* **Work to do**
Nothing but the lines from the line that contains "Reconstruct the object" through the line that contains "the face opposite." should appear in the output, each reproduced exactly.

[Modeling code records]
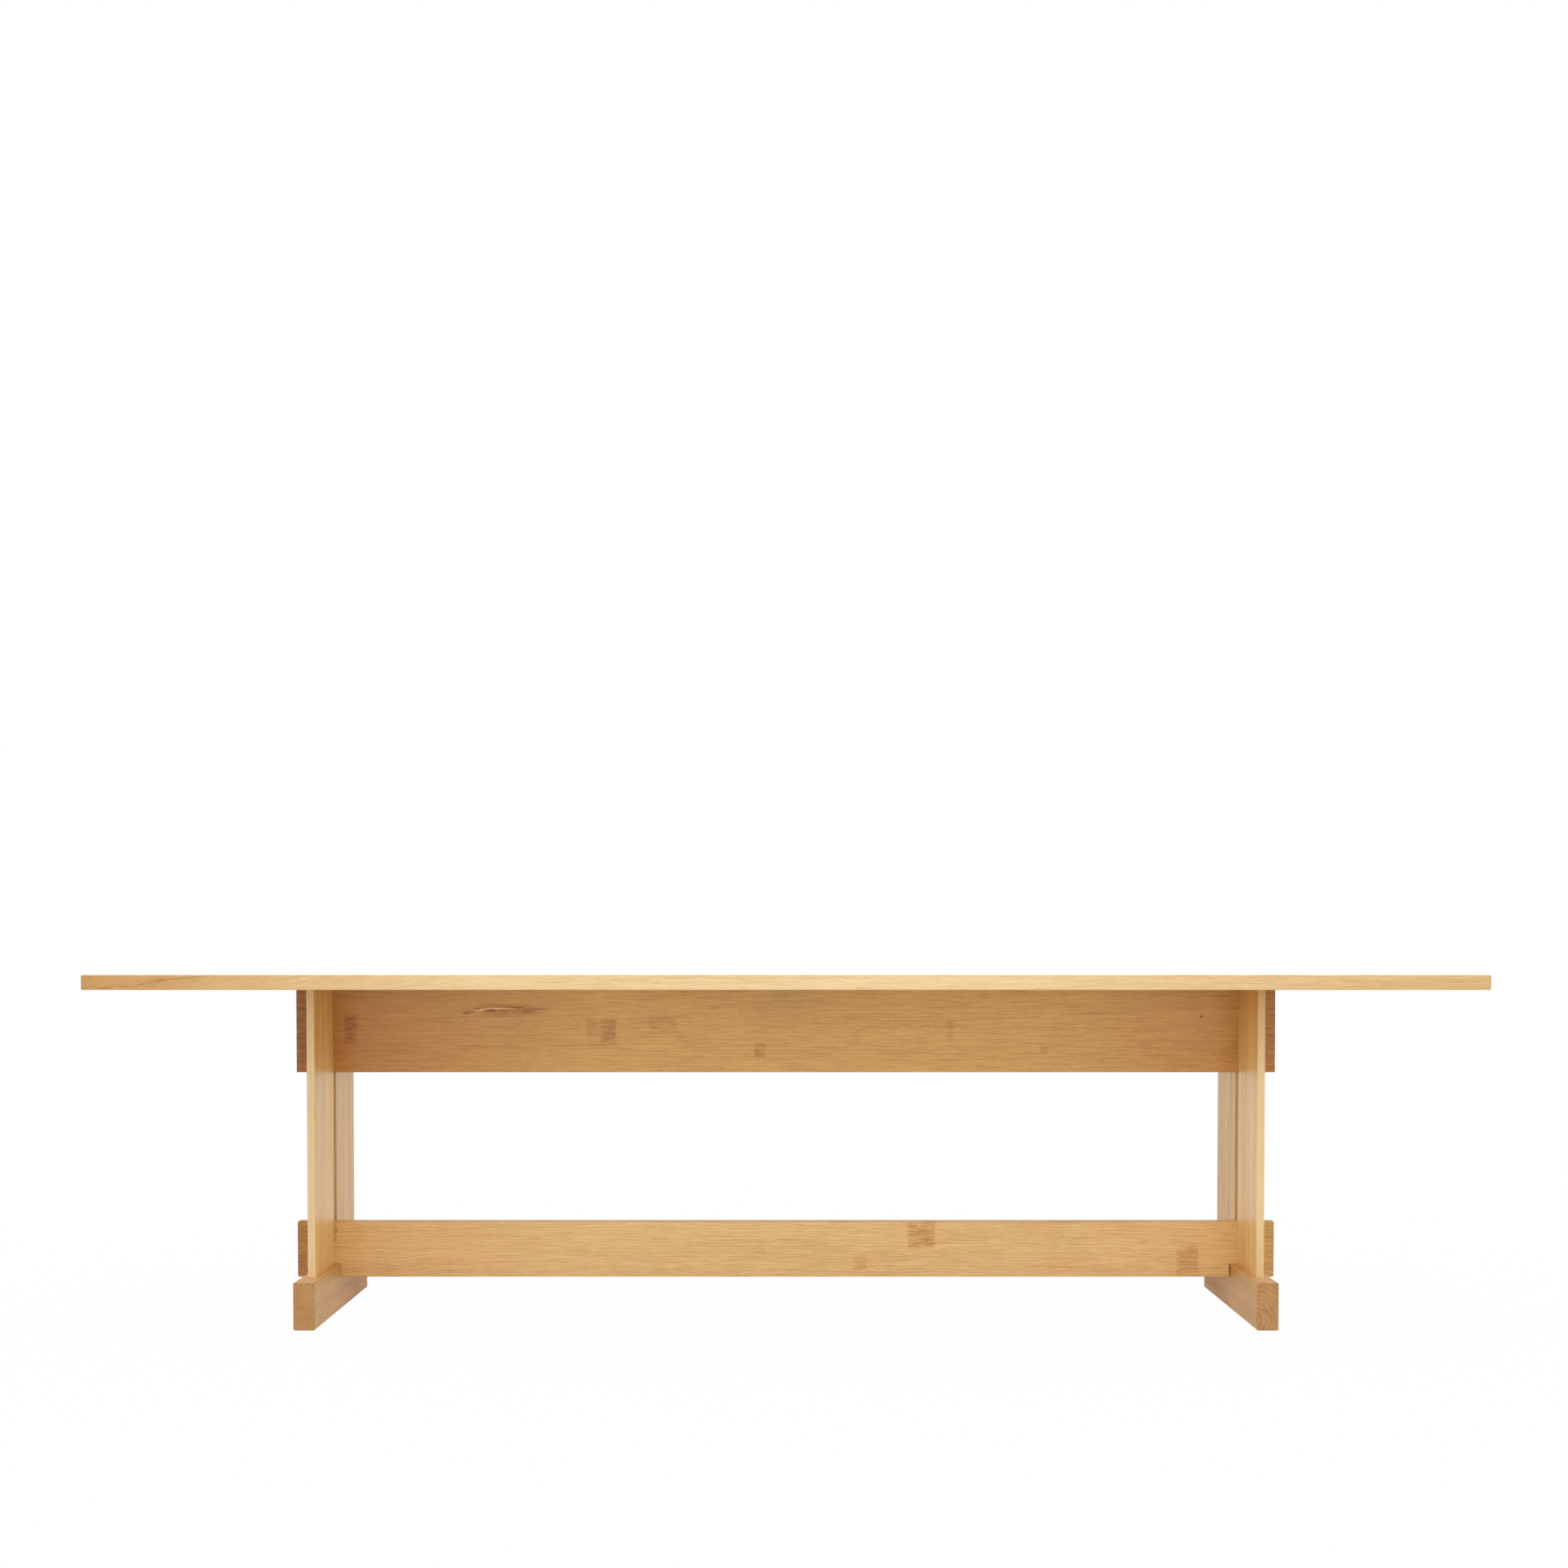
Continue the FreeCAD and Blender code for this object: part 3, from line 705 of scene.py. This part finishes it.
class TABLE_OT_top(bpy.types.Operator):
    """Finishes the seven glued boards of the top"""
    bl_idname = "table.top"
    bl_label = "Top boards"

    def execute(self, context):
        oak = context.scene.trestle_table.oak
        for number, shade in enumerate(TOP_SHADES, start=1):
            node = f"top_board_{number}"
            tone = tinted(oak.edge if number == 1 else oak.top, shade, shade, shade)
            paint(node, oiled_oak(node, tone, oak.roughness, oak.top_coat))
        return {"FINISHED"}


class TABLE_OT_upper_rail(bpy.types.Operator):
    """Finishes the deep rail under the top, with its pin knots and ingrown bark"""
    bl_idname = "table.upper_rail"
    bl_label = "Upper rail"

    def execute(self, context):
        oil(context, "rail", "upper_rail")
        return {"FINISHED"}


class TABLE_OT_stretcher(bpy.types.Operator):
    """Finishes the lower stretcher, with its pin knots"""
    bl_idname = "table.stretcher"
    bl_label = "Lower stretcher"

    def execute(self, context):
        oil(context, "stretcher", "lower_stretcher")
        return {"FINISHED"}


class TABLE_OT_feet(bpy.types.Operator):
    """Finishes the two foot beams, which show their end grain in front"""
    bl_idname = "table.feet"
    bl_label = "Feet"

    def execute(self, context):
        oil(context, "foot", "left_foot", "right_foot")
        return {"FINISHED"}


class TABLE_OT_planks(bpy.types.Operator):
    """Finishes the four upright planks"""
    bl_idname = "table.planks"
    bl_label = "Planks"

    def execute(self, context):
        oil(context, "plank", "left_front_plank", "left_rear_plank", "right_front_plank",
            "right_rear_plank")
        return {"FINISHED"}


class TABLE_OT_slips(bpy.types.Operator):
    """Finishes the loose beech tenons inside the joints"""
    bl_idname = "table.slips"
    bl_label = "Slips"

    def execute(self, context):
        beech = steamed_beech("steamed_beech")
        for node in ("left_rail_slips", "right_rail_slips", "left_stretcher_slip",
                     "right_stretcher_slip", "top_slips"):
            paint(node, beech)
        return {"FINISHED"}


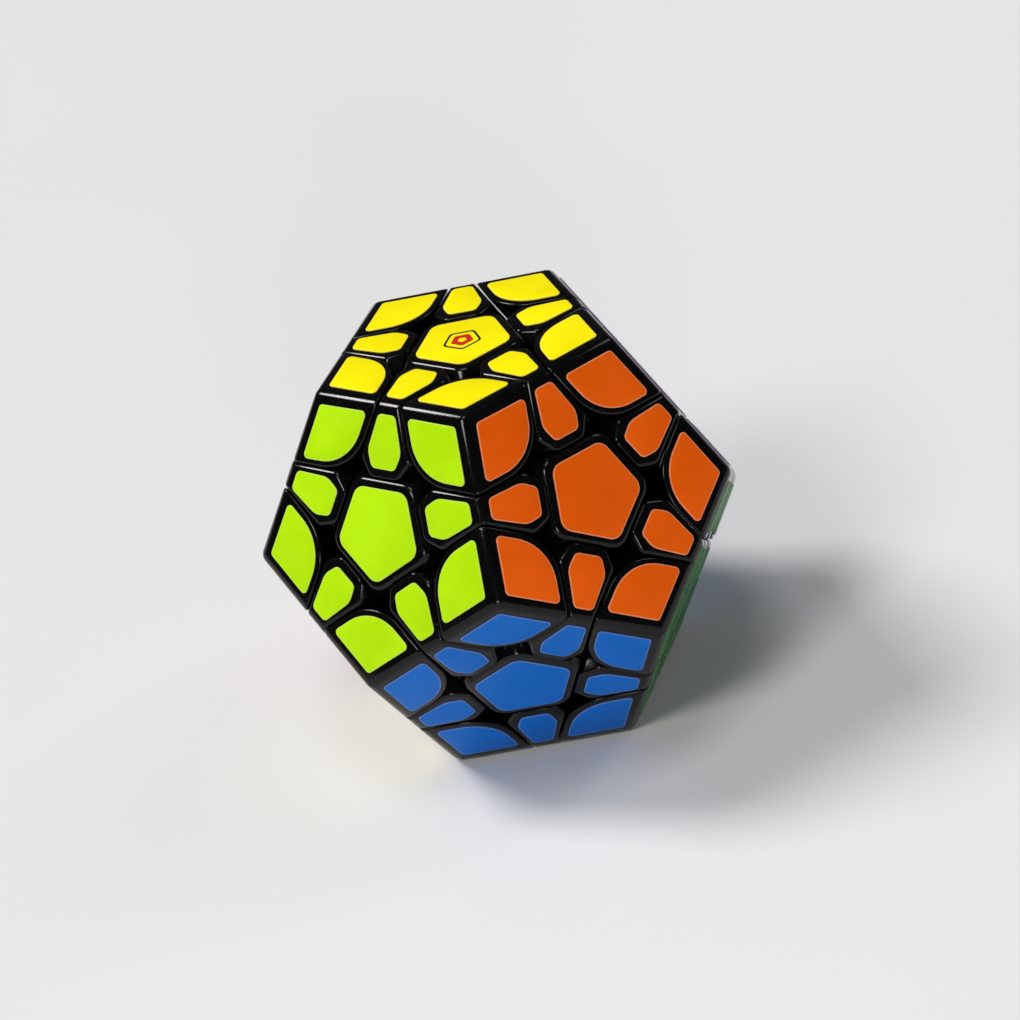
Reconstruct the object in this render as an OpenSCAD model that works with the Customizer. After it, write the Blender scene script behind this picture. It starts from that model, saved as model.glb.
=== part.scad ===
// Twelve-sided twisty puzzle: a dodecahedron cut by one plane per face into 12 centres, 30 edges and
// 20 corners, held on a core by sprung screws. The origin is the middle of the core and +Z leaves
// through the middle of the top face. The puzzle rests on the face opposite.

/* [Outside] */
// distance across two opposite faces, stickers included
across = 70; // [60:1:90]
// depth of a layer, from the face down to its cut plane
layer_depth = 11.74; // [10:0.02:13]
// visible gap between neighbouring pieces
piece_gap = 0.4; // [0.3:0.05:1.2]
// depth taken off the sharp edges of the dodecahedron
edge_break = 0.35; // [0.1:0.05:0.8]
// depth taken off the sharp corners of the dodecahedron
tip_break = 0.9; // [0.3:0.1:1.5]

/* [Stickers] */
// thickness of a sticker
sticker_t = 0.2; // [0.1:0.05:0.4]
// bare border between a sticker and the sharp edges of its corner piece
border_out = 2.1; // [1:0.1:3]
// bare border between a sticker and the cut sides of its corner piece
border_in = 1.5; // [0.8:0.1:2.5]
// distance from the middle of a centre sticker to its side
centre_sticker = 7.2; // [6:0.1:7.8]

/* [Mechanism] */
// radius where the flat cuts between layers end and the cones begin
shoulder_r = 31.3; // [30.5:0.1:32]
// radius of the top of the feet
foot_r = 23.2; // [22:0.1:24]
// radius of the bottom of the feet
foot_in = 14; // [13.6:0.1:16]
// radius of the ball of the core
core_r = 13.5; // [12:0.1:13.6]
// radius of the posts on the core
post_r = 3; // [2.6:0.1:3.4]
// radius of the screw shank
screw_r = 1.5; // [1.2:0.1:1.8]
// radial clearance of a centre on its screw
screw_fit = 0.05; // [0.02:0.01:0.1]

/* [Hidden] */
$fn = 64;
half_gap = piece_gap / 2;
top_r = across / 2;
face_r = top_r - sticker_t;
cut_r = top_r - layer_depth;
ring_tilt = acos(1 / sqrt(5));
edge_tilt = ring_tilt / 2;
tip_tilt = acos(sqrt((5 + 2 * sqrt(5)) / 15));
end_tilt = 90 - edge_tilt;
edge_to_tip = acos(cos(tip_tilt) / cos(edge_tilt));
edge_mid = face_r / cos(edge_tilt) - edge_break;
tip_mid = face_r / cos(tip_tilt) - tip_break;
big = 60;
step_r = foot_r + 0.45;
inner_r = shoulder_r + 0.2;

// Places of the cut lines on a face.
cut_line = (cut_r - top_r * cos(ring_tilt)) / sin(ring_tilt);
face_apothem = top_r * tan(edge_tilt);
face_tip = face_apothem / cos(36);
cut_tip = cut_line / cos(36);
side = (face_tip - cut_tip) / (2 * cos(54));

// Stack along a screw, measured from the middle of the core.
post_base = 8;
drill_z = 8.5;
point_z = 8.7;
point_h = 0.8;
post_top = 19.5;
flange_bottom = post_top + 0.1;
flange_top = 21.4;
washer_z = 26.2;
head_z = 26.8;
head_top = 28.8;
head_r = 2.7;
head_chamfer = 0.5;
washer_r = 2.9;
cavity_r = 3.2;
cap_z = 33;
plug_z = 30.8;
tube_z = 17.4;
tube_r = 4.4;
flare_angle = 20.8;
spring_r = 2.3;
wire_r = 0.28;
spring_turns = 4;

black = [0.06, 0.06, 0.065];
steel = [0.62, 0.63, 0.65];
ivory = [0.78, 0.77, 0.72];

function unit(v) = v / norm(v);
function ring(az, el) = [cos(el) * cos(az), cos(el) * sin(az), sin(el)];
up = 90 - ring_tilt;
UPPER = [for (k = [0:4]) ring(72 * k - 126, up)];
LOWER = [for (k = [0:4]) ring(72 * k - 90, -up)];
FACE = concat([[0, 0, 1]], UPPER, LOWER, [[0, 0, -1]]);
COLOUR_NAME = ["yellow", "lime", "orange", "purple", "white", "maroon", "blue", "green",
    "sky", "pink", "cream", "grey"];
COLOUR = [[1, 0.9, 0.02], [0.6, 0.85, 0.03], [0.9, 0.33, 0.03], [0.33, 0.12, 0.5],
    [0.93, 0.93, 0.92], [0.42, 0.04, 0.09], [0.02, 0.3, 0.68], [0.02, 0.33, 0.14],
    [0.35, 0.68, 0.9], [0.93, 0.45, 0.62], [0.94, 0.88, 0.66], [0.5, 0.51, 0.53]];

// The three layers that turn: no two of their faces touch. Everything else stays with the core.
LAYER = [0, 6, 8];
LAYER_NAME = ["top", "front", "rear", "body"];
function touch(a, b) = a != b && FACE[a] * FACE[b] > 0.4;
EDGES = [for (a = [0:11]) for (b = [a + 1:1:11]) if (touch(a, b)) [a, b]];
CORNERS = [for (e = EDGES) for (c = [e[1] + 1:1:11]) if (touch(e[0], c) && touch(e[1], c))
    [e[0], e[1], c]];
function has(p, f) = len([for (q = p) if (q == f) q]) > 0;
function layer_of(p) = has(p, LAYER[0]) ? 0 : has(p, LAYER[1]) ? 1 : has(p, LAYER[2]) ? 2 : 3;
function pick(list, n) = [for (p = list) if (layer_of(p) == n) p];
function mean(p) = len(p) == 1 ? FACE[p[0]] : len(p) == 2 ? unit(FACE[p[0]] + FACE[p[1]])
    : unit(FACE[p[0]] + FACE[p[1]] + FACE[p[2]]);
FACES_OF = [for (n = [0:3]) [for (f = [0:11])
    if (len([for (p = concat(pick([for (g = [0:11]) [g]], n), pick(EDGES, n), pick(CORNERS, n)))
        if (has(p, f)) 1]) > 0) f]];

// Stands the children on direction z, with their X leaning toward direction x.
module stand(z, x) {
    ux = unit(x - (x * z) * z);
    uy = cross(z, ux);
    multmatrix([[ux[0], uy[0], z[0], 0], [ux[1], uy[1], z[1], 0], [ux[2], uy[2], z[2], 0]])
        children();
}

module slab(z0, z1) {
    translate([-big, -big, z0])
        cube([2 * big, 2 * big, z1 - z0]);
}

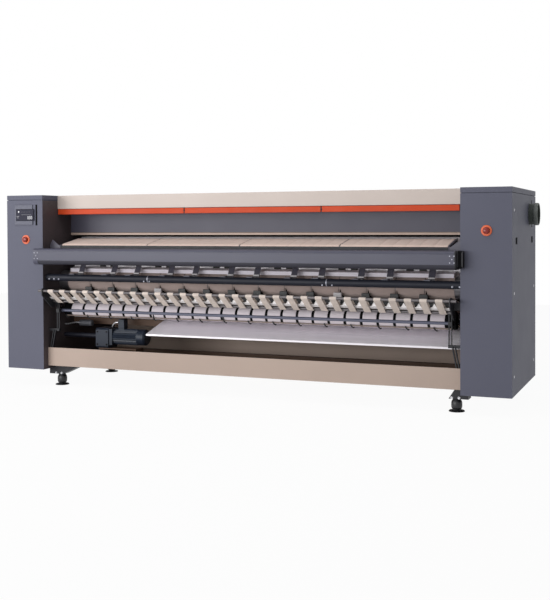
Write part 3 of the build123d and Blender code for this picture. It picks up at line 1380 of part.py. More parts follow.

* **Correct result**
Reconstruct the object in this render as an OpenSCAD model that works with the Customizer. After it, write the Blender scene script behind this picture. It starts from that model, saved as model.glb.
=== part.scad ===
// Twelve-sided twisty puzzle: a dodecahedron cut by one plane per face into 12 centres, 30 edges and
// 20 corners, held on a core by sprung screws. The origin is the middle of the core and +Z leaves
// through the middle of the top face. The puzzle rests on the face opposite.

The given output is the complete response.